Je suis venue à l’écriture par le thriller, parce que les intrigues me viennent facilement et qu’il était aisé de piocher dans mon expérience de psycho-criminologue pour les alimenter. D’ailleurs j’aime beaucoup écrire ce genre de romans, je ne les renie donc en rien ni ne me ferme aucune porte ! J’ai cependant la faiblesse de croire que, de même que je ne me résume pas à mon ancienne profession, je ne suis pas obligée de toujours rester dans un même genre littéraire. J’aime écrire, j’aime penser, j’aime raconter des histoires avant tout. Alors thriller, fantastique, roman noir, littérature blanche… peu m’importe le flacon pourvu que j’aie l’ivresse ! Ce qui me plaît c’est d’aller là où la vie, mon esprit, mon coeur me portent. J’ai changé depuis Echo. Je me suis affirmée, enrichie et dépouillée à la fois et mon écriture a évolué avec moi. Aujourd’hui, je ressens le besoin de parler de sujets de société, de thèmes qui me tiennent à coeur. Et Les Fauves, s’il est un thriller est aussi par certains de ses aspects - plus sociétaux - un roman noir. C’est une espèce d’hybride, ce qui me va très bien, parce que je n’aime pas les cases !
 
La prochaine actu Ingrid Desjours sera une adaptation de "Tout pour plaire". Un petit mot dessus pour conclure ?
 
Oui, Tout pour plaire va devenir une série de trois fois 52 minutes pour Arte.

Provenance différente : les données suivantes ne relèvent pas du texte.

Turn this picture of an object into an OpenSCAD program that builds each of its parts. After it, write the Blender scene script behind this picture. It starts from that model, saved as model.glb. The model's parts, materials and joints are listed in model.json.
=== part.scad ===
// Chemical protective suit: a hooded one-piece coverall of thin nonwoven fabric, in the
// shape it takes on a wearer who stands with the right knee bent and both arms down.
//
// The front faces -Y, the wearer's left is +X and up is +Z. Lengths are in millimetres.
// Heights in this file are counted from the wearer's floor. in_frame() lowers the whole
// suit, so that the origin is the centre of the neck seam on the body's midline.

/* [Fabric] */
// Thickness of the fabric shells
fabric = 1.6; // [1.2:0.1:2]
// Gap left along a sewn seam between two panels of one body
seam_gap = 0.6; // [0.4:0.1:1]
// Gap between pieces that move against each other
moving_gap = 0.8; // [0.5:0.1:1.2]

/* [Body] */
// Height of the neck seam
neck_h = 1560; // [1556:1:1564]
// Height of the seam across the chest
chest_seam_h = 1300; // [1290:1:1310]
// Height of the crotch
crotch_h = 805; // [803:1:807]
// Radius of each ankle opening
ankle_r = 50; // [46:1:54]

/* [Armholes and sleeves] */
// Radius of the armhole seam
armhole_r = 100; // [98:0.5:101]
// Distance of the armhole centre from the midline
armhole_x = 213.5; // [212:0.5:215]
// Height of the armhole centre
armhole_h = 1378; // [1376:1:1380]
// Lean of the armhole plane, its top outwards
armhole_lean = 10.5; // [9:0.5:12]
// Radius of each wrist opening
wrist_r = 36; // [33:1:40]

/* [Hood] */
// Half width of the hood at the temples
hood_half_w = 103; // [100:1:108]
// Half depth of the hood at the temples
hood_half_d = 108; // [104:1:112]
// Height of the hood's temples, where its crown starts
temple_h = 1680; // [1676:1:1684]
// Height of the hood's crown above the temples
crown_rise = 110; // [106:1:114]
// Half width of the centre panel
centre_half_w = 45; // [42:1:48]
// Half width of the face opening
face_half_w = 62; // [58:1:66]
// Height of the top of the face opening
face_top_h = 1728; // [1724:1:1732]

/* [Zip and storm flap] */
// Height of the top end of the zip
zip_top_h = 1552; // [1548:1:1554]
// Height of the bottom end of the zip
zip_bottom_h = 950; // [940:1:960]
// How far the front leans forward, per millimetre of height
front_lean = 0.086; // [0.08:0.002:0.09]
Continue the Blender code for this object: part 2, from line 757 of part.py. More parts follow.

La date de diffusion m’est encore inconnue, peut-être parce que les scénarios sont toujours en cours de rédaction ? Pour être franche, j’ai du mal à croire à ma chance ! A réaliser qu’on me confie cette adaptation, que mes personnages vont s’incarner à l’écran, sur une chaîne comme Arte ! Je suis à la fois très honorée de la confiance qu’on m’accorde, fière de voir mon travail ainsi récompensé, reconnaissante à la vie et à toutes les personnes qui me soutiennent et qui ont porté Tout pour plaire avec moi… je pense particulièrement à mon éditeur et à mon producteur, ainsi qu’à l’équipe d’Arte qui a cru en cette folle entreprise. J’ai la chance incroyable d’être très bien entourée, de personnes bienveillantes et professionnelles. Et sans ces personnes, je n’en serais pas là. Alors voilà, ça me donne juste envie de leur dire merci et de faire le maximum pour servir au mieux ce projet commun.